Furthermore, the last six layers of the network for extracting time information in
Figure 3 include three layers of dilated convolution and three layers of ReLU. This paper also conducts a comparative experiment on the three layers of dilated convolution operations.
Table 6 lists the different result evaluations obtained when using convolution and dilated convolution. Among them, “conv” in the difference column means to replace the above-mentioned three layers of dilated convolution with three layers of convolution; “conv_dia” means that the above-mentioned three layers of dilated convolution remain unchanged, and “conv&conv_dia” means that the abovementioned three layers of dilated convolution are replaced by a three-layer alternating operation of convolution, dilated convolution and convolution. It can be seen that when the subsequent operations of extracting time information are all dilated convolutions, the implementation effect is better.
Although the proposed method has achieved good results, there are issues worthy of further exploration. First, in order to fully expand the learnable range of the ITE, the original input of a larger MODIS image has been used. Although dilated convolution is used to reduce the number of parameters, compared with MSNet, the number of parameters in this study is quite high.

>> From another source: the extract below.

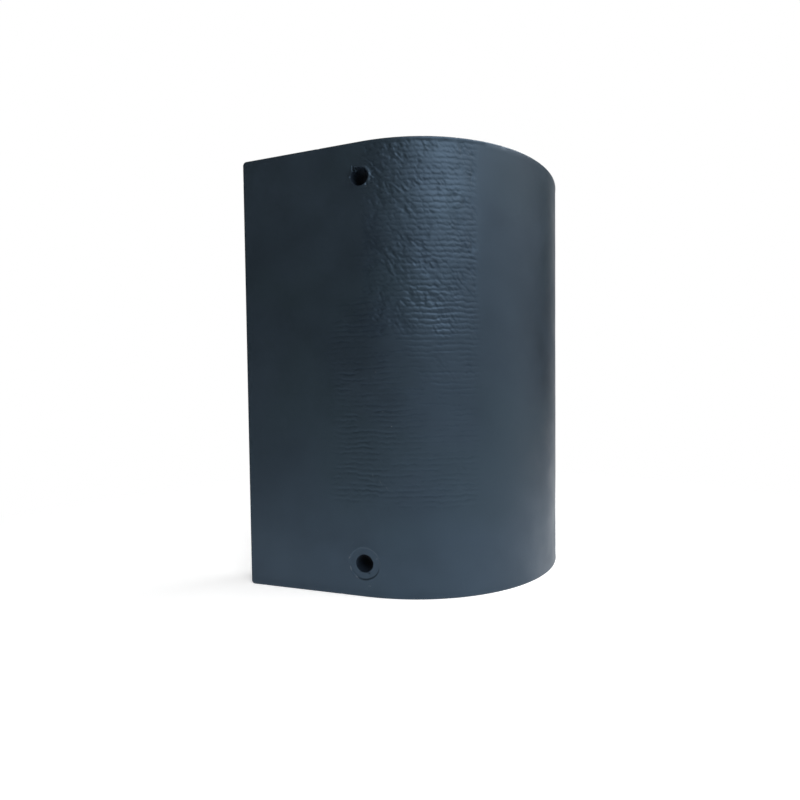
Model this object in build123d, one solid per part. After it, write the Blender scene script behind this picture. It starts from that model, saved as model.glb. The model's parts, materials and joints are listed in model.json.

Table 7 presents the fusion model of deep learning and the number of parameters that the proposed method needs to learn. It can be seen that the proposed method needs the largest number of parameters, which means that compared with other methods, it requires more training time and equipment with larger memory during training. Considering the cost of learning, a way to obtain better results with a smaller model is a direction worthy of future research. Second, the refined ITE shows very good performance, but further improvements to adapt it to remote sensing spatiotemporal fusion can be researched in future. Furthermore, improving the fusion effect while avoiding the fusion strategy introduced by noise is also worthy of further study.